Why is there so much bullshit? (infographic)

bullshit war
Photo: Duncan Hull via Flickr

Did you ever wonder why you spend so much of your day wading through bullshit? Every worker must consume masses of information, but most of it is poorly written, impenetrable, and frustrating to consume. How did we get here?

I’ve actually studied this question. In fact, Chapter 2 of my book explains it in detail. Basically:

  • Reading on screens all day impairs our attention. According to Chartbeat, a person reading a news article online gives it an average of only 36 seconds of attention. Forrester Research reports that the only people who read more media in print than online are those 70 years old and older. It’s a noisy, jam-packed world of text that we all navigate, and that makes it harder for us to pay attention to what we read.
  • No one edits what we read. Compared to decades ago, most of what we consume is unedited. It’s first draft emails and self-created blog posts and Facebook updates. Even what passes for news these days gets a lot less editorial attention than it used to, and it shows.
  • We learned to write the wrong way. Our writing teachers have failed to prepare us for today’s business world. The sterile, formulaic five-paragraph theme of high school English gives way to the college professor who gives the best grades to the longest, wordiest papers. Writing for on-screen readers needs to be brief and pointed, but nobody teaches that in school — or at work.

Want to spread the word? Share the infographic below which puts it all together.

Blogging note: my new site design goes live today. Same content, different package. If you have design comments, please send them to me here rather than as comments on this post.

 

Why bullshit

4 responses to “Why is there so much bullshit? (infographic)

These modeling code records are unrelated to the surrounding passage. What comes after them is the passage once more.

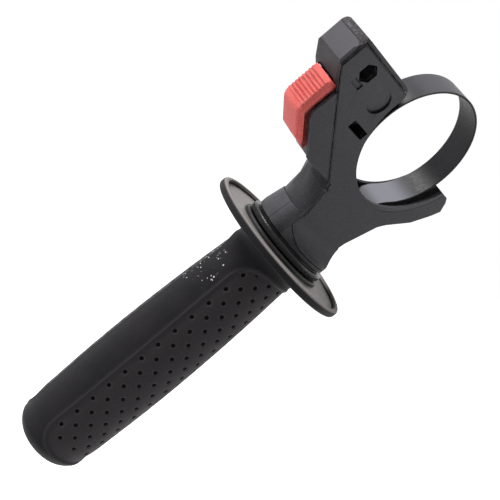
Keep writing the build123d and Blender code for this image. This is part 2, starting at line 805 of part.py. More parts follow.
# Room over the two textured panels, front and rear, down to their recessed floor
with BuildPart() as panel_room:
    with BuildSketch(Plane.XZ):
        with Locations((0, (panel_top_z + panel_floor_z) / 2)):
            RectangleRounded(2 * panel_half_width, panel_top_z - panel_floor_z, panel_corner_radius)
    extrude(amount=panel_half_width + cut_margin, both=True)
    with BuildSketch(Plane.XY.offset(panel_floor_z)):
        for side in (-1, 1):
            with BuildLine():
                Polyline(
                    (panel_near_x, side * panel_near_y),
                    (2 * panel_near_x, side * 2 * panel_near_y),
                    (0, side * 4 * core_radius),
                    (-2 * panel_near_x, side * 2 * panel_near_y),
                    (-panel_near_x, side * panel_near_y),
                    close=True,
                )
            make_face()
    extrude(amount=panel_top_z - panel_floor_z, mode=Mode.INTERSECT)
    with BuildSketch(Plane.XZ):
        with BuildLine():
            grip_line(panel_recess)
            Polyline(
                (grip_tail_radius - panel_recess, grip_tail_z),
                (0, grip_tail_z),
                (0, grip_neck_z),
                (grip_neck_radius - panel_recess, grip_neck_z),
            )
        make_face()
    revolve(axis=Axis.Z, mode=Mode.SUBTRACT)

# Soft sleeve: the grip's skin, closed at the end and wrapped round the flange
with BuildPart() as grip_sleeve:
    with BuildSketch(Plane.XZ):
        with BuildLine():
            Polyline(
                (core_radius, core_bottom_z),
                (core_radius, flange_under_z),
                (flange_core_radius, flange_under_z),
                (flange_core_radius, rim_top_z),
                (rim_radius, rim_top_z),
                (rim_radius, rim_bottom_z),
                (grip_neck_radius + flare_radius, grip_neck_z + flare_radius),
            )
            Polyline(
                (grip_neck_radius + flare_radius, grip_neck_z + flare_radius),
                (
                    grip_neck_radius + flare_radius * (1 - sqrt(0.5)),
                    grip_neck_z + flare_radius * sqrt(0.5),
                ),
                (grip_neck_radius, grip_neck_z),
            )
            grip_line(0)
            Polyline(
                (grip_tail_radius, grip_tail_z),
                (grip_corner_radius, grip_corner_z),
                (grip_cap_radius, grip_cap_z),
                (0, grip_end_z),
            )
            Polyline((0, grip_end_z), (0, core_bottom_z), (core_radius, core_bottom_z))
        make_face()
    revolve(axis=Axis.Z)
    rims = grip_sleeve.edges().filter_by(GeomType.CIRCLE)
    chamfer(rims.filter_by_position(Axis.Z, rim_bottom_z, rim_top_z).sort_by(SortBy.RADIUS)[-2:], rim_edge)
    add(panel_room.part, mode=Mode.SUBTRACT)
grip_sleeve.part.label = "grip_sleeve"

for piece in (
    housing_body,
    front_cover,
    release_button,
    lock_plate,
    button_spring,
    clamp_band,
    band_pin,
    clamp_bolt,
    clamp_nut,
    thrust_ring,
    thrust_washer,
    grip_core,
    grip_sleeve,
):
    export_step(piece.part, f"parts/{piece.part.label}.step")
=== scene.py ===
# %% [markdown]
# # Side handle of a rotary hammer
# The handle is a grip on a round collar: a steel band closes round the tool, a plastic
# housing carries it, and a soft grip turns below a wide flange to pull the band tight.
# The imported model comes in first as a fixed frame. Every piece made here sits on it, in
# metres, so nothing has to be moved into place afterwards.

# %% Load the frame
import math

import bmesh
import bpy
import numpy as np
from mathutils import Matrix, Vector


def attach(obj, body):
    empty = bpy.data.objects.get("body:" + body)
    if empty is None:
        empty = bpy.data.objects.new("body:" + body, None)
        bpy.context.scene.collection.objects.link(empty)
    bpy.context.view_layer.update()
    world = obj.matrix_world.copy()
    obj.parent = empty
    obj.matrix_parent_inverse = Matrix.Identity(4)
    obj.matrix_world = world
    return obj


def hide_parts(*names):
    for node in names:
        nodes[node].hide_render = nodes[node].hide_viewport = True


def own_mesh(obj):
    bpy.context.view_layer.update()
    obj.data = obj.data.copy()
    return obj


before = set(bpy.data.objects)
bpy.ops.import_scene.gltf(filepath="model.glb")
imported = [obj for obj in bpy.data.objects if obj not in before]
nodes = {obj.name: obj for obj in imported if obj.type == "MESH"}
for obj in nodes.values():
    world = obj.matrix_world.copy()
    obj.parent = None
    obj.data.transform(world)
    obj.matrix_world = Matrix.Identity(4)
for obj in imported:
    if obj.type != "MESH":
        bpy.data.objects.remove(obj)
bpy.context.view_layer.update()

MM = 0.001
print("nodes", sorted(nodes))

# %% [markdown]
# ## The camera
# The photograph looks at the handle from the front left, with the picture turned so that
# the grip runs down to the left. A camera can be aimed with a constraint, but its roll is
# then hard to hold. Here its three axes are written out as directions in the object's
# frame, which fixes place, aim and roll at once.

# %% Camera
picture_right = np.array([0.507, -0.410, 0.758])
picture_up = np.array([-0.388, 0.677, 0.625])
camera_place = np.array([-314.0, -241.6, 2.2]) * MM


def square_axes(right, up):
    """Three unit axes at right angles: right as given, up without its share along right,
    and back as right cross up."""
    right = right / np.linalg.norm(right)
    up = up - right * (up @ right)
    up = up / np.linalg.norm(up)
    return np.column_stack([right, up, np.cross(right, up)])


camera_axes = square_axes(picture_right, picture_up)
camera_data = bpy.data.cameras.new("photo_camera")
camera_data.sensor_width = 36.0
camera_data.lens = 75.99
camera_data.clip_start = 0.01
camera = bpy.data.objects.new("photo_camera", camera_data)
camera_matrix = np.eye(4)
camera_matrix[:3, :3] = camera_axes
camera_matrix[:3, 3] = camera_place
camera.matrix_world = Matrix(camera_matrix.tolist())
bpy.context.collection.objects.link(camera)
bpy.context.scene.camera = camera
print("camera", camera_place, "lens", camera_data.lens)

# %% [markdown]
# ## Profiles and surfaces
# Most of the grip is turned work: a profile carried round the Z axis. A profile is a
# short list of points, some of them joined by arcs. A surface is a grid of points with
# one row for each profile point and one column for each angle. Whole arrays make the
# grid in one step, and the mesh takes them as they are.

# %% Helpers for profiles


def arc_through(start, middle, end, steps):
    """Points on the circle through three points, from start to end by way of middle: the
    centre solves two equations of equal distance, and the angle grows in equal steps."""
    a, b, c = (np.array(p, float) for p in (start, middle, end))
    rows = 2.0 * np.array([b - a, c - a])
    centre = np.linalg.solve(rows, [b @ b - a @ a, c @ c - a @ a])
    angles = [math.atan2(*(p - centre)[::-1]) for p in (a, b, c)]
    half = math.remainder(angles[1] - angles[0], math.tau)
    rest = math.remainder(angles[2] - angles[1], math.tau)
    t = angles[0] + np.linspace(0.0, 1.0, steps + 1) * (half + rest)
    radius = np.linalg.norm(a - centre)
    return centre + radius * np.column_stack([np.cos(t), np.sin(t)])


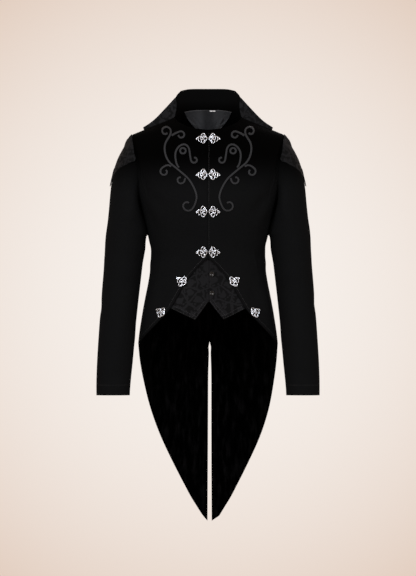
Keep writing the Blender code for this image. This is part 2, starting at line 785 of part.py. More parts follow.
def build_linings(back, satin, twill):
    deep = TWILL + SEAM + LINING
    points, normals = back
    middle = (slice(-NECK_LINING_COLUMNS, None), slice(NECK_LINING_ROWS))
    half, facing = points[middle].copy(), normals[middle].copy()
    half[-1, :, 0] = 0.0
    facing[-1, :, 0] = 0.0
    whole = np.concatenate([half, mirrored(half[-2::-1])])
    facings = np.concatenate([facing, mirrored(facing[-2::-1])])
    wall("neck_lining", whole, facings, -deep, -TWILL - SEAM, satin, turned=len(half) - 1)

    def on_lining(grid, across, down):
        near = grid[-1, 0] + (grid[-2, 0] - grid[-1, 0]) * across
        far = grid[-1, 1] + (grid[-2, 1] - grid[-1, 1]) * across
        return near + (far - near) * down

    corners = [[(across, down) for down in (LABEL.top, LABEL.bottom)] for across in (LABEL.first, LABEL.last)]
    spots = np.array([[on_lining(half, *corner) for corner in pair] for pair in corners])
    ways = np.array([[unit(on_lining(facing, *corner)) for corner in pair] for pair in corners])
    inside = -deep - LYING_GAP
    wall("neck_label", spots, ways, inside - LABEL.thickness, inside, satin)

    points, normals = points[:, TAIL_LINING_ROW:], normals[:, TAIL_LINING_ROW:]
    for name, side in (("tail_lining_left", 1), ("tail_lining_right", -1)):
        hung, facing = points.copy(), normals * np.array((side, 1.0, 1.0))
        lean_tails(hung, side)
        wall(name, hung, facing, -deep, -TWILL - SEAM, twill)


def build_waistcoat(front, brocade, plastic):
    fit = TWILL + WAISTCOAT_GAP
    for name, side, hem in (("waistcoat_left", 1.0, WAISTCOAT_LEFT), ("waistcoat_right", -1.0, WAISTCOAT_RIGHT)):
        points, normals = [], []
        for edge in hem:
            across = max(abs(edge.x), CLOSURE_GAP)
            flip = np.array((side if edge.x > 0 else -side, 1.0, 1.0))
            top = along(FRONT_HEM, "z", across) + WAISTCOAT_OVERLAP
            levels = np.linspace(max(top, edge.z + 0.004), edge.z, WAISTCOAT_ROWS)
            spots = [panel_spot(front, across, level) for level in levels]
            points.append([point * flip for point, _ in spots])
            normals.append([normal * flip for _, normal in spots])
        wall(name, np.array(points), np.array(normals), -fit - BROCADE, -fit, brocade)

    for button in BUTTONS:
        point, normal = form_spot(button.x, button.z)
        centre = point + (LYING_GAP - fit) * normal
        across = unit(np.cross(normal, (0.0, 0.0, 1.0)))
        up = np.cross(across, normal)
        mesh = bmesh.new()
        rings = []
        for ring in BUTTON_PROFILE:
            turns = [math.tau * k / BUTTON_SIDES for k in range(BUTTON_SIDES)]
            middle = centre + ring.height * normal
            spokes = [across * math.cos(t) + up * math.sin(t) for t in turns]
            rings.append([mesh.verts.new(middle + ring.radius * spoke) for spoke in spokes])
        mesh.faces.new(rings[0])
        mesh.faces.new(rings[-1])
        for low, high in zip(rings, rings[1:]):
            for k in range(BUTTON_SIDES):
                after = (k + 1) % BUTTON_SIDES
                mesh.faces.new((low[k], low[after], high[after], high[k]))
        face_out(mesh)
        add_mesh(button.name, mesh, plastic)


def curl_points(start, curl):
    """Points of a curl from a path's end, turning about its centre while its radius shrinks."""
    x, z = start.x - curl.x, start.z - curl.z
    radius, begin = math.hypot(x, z), math.atan2(z, x)
    count = max(round(abs(curl.degrees) / 30), 2)
    points = []
    for k in range(1, count + 1):
        share = k / count
        turn = begin + math.radians(curl.degrees) * share
        reach = radius * (1 + (curl.tighten - 1) * share)
        points.append(Edge(curl.x + reach * math.cos(turn), curl.z + reach * math.sin(turn)))
    return points


def smooth_path(points, step):
    """A smooth line through the points, cut into lengths near `step`."""
    line = []
    for k in range(len(points) - 1):
        before, a = points[max(k - 1, 0)], points[k]
        b, after = points[k + 1], points[min(k + 2, len(points) - 1)]
        count = max(round(math.hypot(b.x - a.x, b.z - a.z) / step), 1)
        for j in range(count):
            t = j / count
            weights = (
                (-t + 2 * t**2 - t**3) / 2,
                (2 - 5 * t**2 + 3 * t**3) / 2,
                (t + 4 * t**2 - 3 * t**3) / 2,
                (t**3 - t**2) / 2,
            )
            around = (before, a, b, after)
            x = sum(w * p.x for w, p in zip(weights, around))
            line.append(Edge(x, sum(w * p.z for w, p in zip(weights, around))))
    return line + [points[-1]]


def build_cord(name, line, front, closed, material):
    """A flat cord lying on a front along a line, on both breasts."""
    count = len(line)
    columns, facings = [], []
    for k, here in enumerate(line):
        before = line[(k - 1) % count if closed else max(k - 1, 0)]
        after = line[(k + 1) % count if closed else min(k + 1, count - 1)]
        across = np.array((after.z - before.z, before.x - after.x))
        x, z = across / np.linalg.norm(across) * CORD_WIDTH / 2
        ends = (Edge(here.x - x, here.z - z), Edge(here.x + x, here.z + z))
        spots = [panel_spot(front, end.x, end.z) for end in ends]
        columns.append([point for point, _ in spots])
        facings.append([normal for _, normal in spots])
    points, normals = np.array(columns), np.array(facings)
    for side, flip in (("left", 1.0), ("right", -1.0)):
        turn = np.array((flip, 1.0, 1.0))
        wall(f"{name}_{side}", points * turn, normals * turn, CORD_GAP, CORD_HEIGHT, material, closed)


def build_scrolls(front, braid):
    for cord in CORDS:
        points = list(cord.points)
        if cord.start:
            points = curl_points(points[0], cord.start)[::-1] + points
        points += curl_points(points[-1], cord.end)
        build_cord(cord.name, smooth_path(points, CORD_STEP), front, False, braid)
    turns = [math.tau * k / 12 for k in range(12)]
    eye = [Edge(EYE.x + EYE_RADIUS * math.cos(t), EYE.z + EYE_RADIUS * math.sin(t)) for t in turns]
    build_cord("scroll_eye", eye, front, True, braid)


def clasp_outlines():
    """The clasp's outline and its holes, as loops across (away from the centre) and up."""
    upper = [(lobe.degrees, lobe.radius) for lobe in CLASP_OUTLINE]
    lower = [(360 - turn, radius) for turn, radius in upper[-2:0:-1]]
    loops = [[(math.radians(turn), radius) for turn, radius in upper + lower]]
    loops = [[(r * math.cos(t), r * math.sin(t)) for t, r in loop] for loop in loops]
    for hole in CLASP_HOLES:
        turn = math.radians(hole.degrees)
        x, y = hole.radius * math.cos(turn), hole.radius * math.sin(turn)
        turns = [math.tau * k / 6 for k in range(6)]
        loops.append([(x + CLASP_HOLE * math.cos(t), y + CLASP_HOLE * math.sin(t)) for t in turns])
    return loops


def build_clasps(front, metal):
    for clasp in CLASPS:
        centre, normal = panel_spot(front, clasp.x, clasp.z)
        level = unit(np.cross((0.0, 0.0, 1.0), normal))
        rise = np.cross(normal, level)
        turn = math.radians(clasp.degrees)
        across = level * math.cos(turn) + rise * math.sin(turn)
        up = np.cross(normal, across)
        loops = clasp_outlines()
        around = [centre + a * across + b * up for a, b in loops[0]]
        under = [panel_spot(front, p[0], p[2])[0] for p in around]
        clear = LYING_GAP + max(float(np.dot(p - centre, normal)) for p in under + [centre])
        for side, flip in (("left", 1.0), ("right", -1.0)):
            mirror = np.array((flip, 1.0, 1.0))
            mesh = bmesh.new()
            edges = []
            for loop in loops:
                spots = [centre + a * across + b * up + clear * normal for a, b in loop]
                verts = [mesh.verts.new(spot * mirror) for spot in spots]
                edges += [mesh.edges.new(pair) for pair in zip(verts, verts[1:] + verts[:1])]
            bmesh.ops.triangle_fill(mesh, edges=edges, use_beauty=True, normal=normal * mirror)
            lifted = bmesh.ops.extrude_face_region(mesh, geom=list(mesh.faces), use_keep_orig=True)
            verts = [item for item in lifted["geom"] if isinstance(item, bmesh.types.BMVert)]
            bmesh.ops.translate(mesh, verts=verts, vec=CLASP_THICK * normal * mirror)
            face_out(mesh)
            add_mesh(f"{clasp.name}_{side}", mesh, metal)


def main():
    for obj in list(bpy.data.objects):
        bpy.data.objects.remove(obj)
    twill = cloth("black_twill", (0.012, 0.012, 0.013), 0.8)
    brocade = cloth("black_brocade", (0.014, 0.014, 0.015), 0.55)
    satin = cloth("grey_satin", (0.035, 0.034, 0.034), 0.4)
    braid = cloth("grey_braid", (0.06, 0.06, 0.06), 0.6)
    metal = cloth("silver_metal", (0.55, 0.55, 0.56), 0.3, metallic=1.0)
    plastic = cloth("black_plastic", (0.01, 0.01, 0.01), 0.35)
    front, back = front_grid(), back_grid()
    build_body(front, back, twill)
    sleeve = sleeve_grid(armhole_ring(front, back))
    build_sleeves(sleeve, twill)
    build_caps(sleeve, brocade)
    build_collar(twill, brocade)
    build_linings(back, satin, twill)
    build_waistcoat(front, brocade, plastic)
    build_scrolls(front, braid)
    build_clasps(front, metal)


main()
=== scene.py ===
import math
from collections import namedtuple

import bmesh
import bpy
from mathutils import Matrix, Vector
from mathutils.bvhtree import BVHTree


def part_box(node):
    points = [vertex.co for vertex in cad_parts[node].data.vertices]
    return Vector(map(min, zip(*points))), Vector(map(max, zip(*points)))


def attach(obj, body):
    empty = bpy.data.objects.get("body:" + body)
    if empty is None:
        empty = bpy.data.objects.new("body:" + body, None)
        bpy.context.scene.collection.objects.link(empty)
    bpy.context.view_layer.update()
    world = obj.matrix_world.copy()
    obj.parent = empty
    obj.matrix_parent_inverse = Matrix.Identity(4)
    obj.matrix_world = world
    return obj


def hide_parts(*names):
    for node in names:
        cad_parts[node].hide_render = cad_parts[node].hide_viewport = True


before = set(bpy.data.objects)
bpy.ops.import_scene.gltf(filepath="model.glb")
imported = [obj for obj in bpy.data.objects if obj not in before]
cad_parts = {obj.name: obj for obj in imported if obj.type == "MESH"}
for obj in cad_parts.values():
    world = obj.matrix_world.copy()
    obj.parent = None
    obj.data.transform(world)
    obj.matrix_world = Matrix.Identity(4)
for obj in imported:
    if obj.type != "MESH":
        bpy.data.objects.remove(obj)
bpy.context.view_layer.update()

scene = bpy.context.scene


# Camera: level with the middle of the coat, and so far off that near and far parts keep one scale,
# as in a shop's flat picture of a garment. Its picture is 1.411 m high at the coat.
CAMERA_AWAY = 40.0
PICTURE_HEIGHT = 1.4112
MIDDLE_HEIGHT = -0.4140
SENSOR = 36.0

camera_data = bpy.data.cameras.new("camera")
camera_data.sensor_fit = "VERTICAL"
camera_data.sensor_height = SENSOR
camera_data.lens = SENSOR * CAMERA_AWAY / PICTURE_HEIGHT
camera_data.clip_end = 5 * CAMERA_AWAY
camera = bpy.data.objects.new("camera", camera_data)
camera.location = (0.0, -CAMERA_AWAY, MIDDLE_HEIGHT)
camera.rotation_euler = (math.radians(90), 0.0, 0.0)
scene.collection.objects.link(camera)
scene.camera = camera
scene.view_settings.view_transform = "Standard"


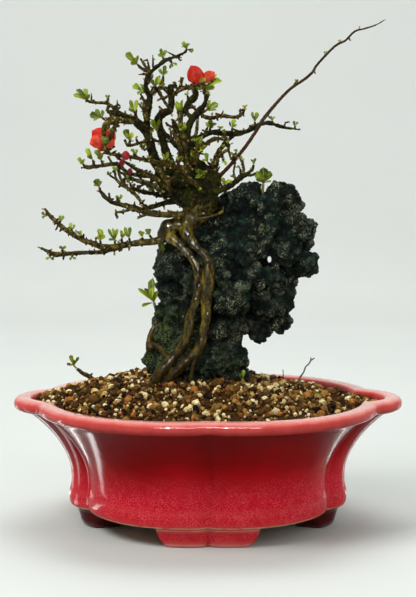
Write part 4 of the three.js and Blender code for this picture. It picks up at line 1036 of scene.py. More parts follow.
@dataclass
class Rock:
    """The rock: round lumps of lava stone melted together, knobby and pitted."""

    middle: Vector = field(default_factory=lambda: place(14, 163, 2))
    voxel: float = 0.84 * MM
    # the core's rays lean towards the rock's middle plane, and it stays this far under the lumps' skin
    lean: float = 0.5
    under: float = 2.5 * MM
    # lumps as (x, z, depth, radius)
    lumps: tuple[Row, ...] = (
        (-23, 172, -6, 13.5), (-26, 182, -2, 6.5), (-24, 158, -4, 11), (-24, 143, -12, 11.5),
        (-26, 127, -10, 11), (-36.5, 109, -8, 7.5), (-22, 109, -14, 11), (-31, 134, 2, 8),
        (-16, 186, -10, 9.5), (-8, 196, -9, 9), (-33, 121, -7, 7.5), (-24, 99, -6, 12.5), (-5, 97, -8, 15),
        (14, 98, -8, 13), (11, 203, -8, 10), (16, 213, -4, 10), (26.5, 218, -2, 11), (49, 219.5, 0, 11),
        (55, 213, 2, 8.5), (39, 212, -10, 9), (26, 196, -14, 10.5), (41, 198, -14, 9.5),
        (57, 199, -9, 10.5), (65, 199, -1, 6.5), (-1, 192, -12, 9), (10, 188, -16, 9.5), (23, 181, -18, 10),
        (37, 186, -17, 8), (52, 183, -13, 10), (65, 175, -4, 10), (2, 175, -17, 10), (12, 168, -20, 9.5),
        (16, 152, -22, 13.5), (31, 166, -20, 9), (42, 165, -15, 8.5), (53, 161, -6, 7.5),
        (-9, 160, -17, 10), (-9, 143, -18, 10), (38, 148, -17, 9.5), (47.5, 147, -6, 8.5),
        (48, 138, -4, 8.5), (34, 131, -7, 9), (20, 134, -14, 9), (5, 131, -19, 9), (-9, 126, -18, 9),
        (15.5, 112, -12, 11.5), (2, 108, -19, 10), (-10, 110, -20, 9), (2, 195, 8, 12), (22, 206, 12, 15),
        (45, 205, 12, 14), (60, 190, 8, 11), (8, 176, 14, 17), (40, 184, 16, 16), (-17, 168, 10, 12),
        (12, 148, 13, 17), (-15, 144, 12, 14), (38, 150, 10, 13), (4, 120, 10, 16), (-22, 118, 8, 12),
        (27, 222, 6, 7), (6, 211, 2, 8.5), (-19, 190, -3, 8.5), (37, 216.5, -5, 7.5), (48.5, 151, -8, 9),
    )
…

  1. Nice new look. Very clean. However, aside from your front page there’s nothing in your header to identify what your site is. I suspect that like me, many of your readers come to you from your daily email or social sharing. If they can’t see what the site is because they haven’t come in through the front door, you’re going to have a much harder time getting them to come back.

  2. The 36 seconds stat is frightening for all content marketeers out there -at least for those who haven’t figured out what ‘snackable’ means.

    I would also add that mobile screens aren’t exactly conducive to in-depth reads.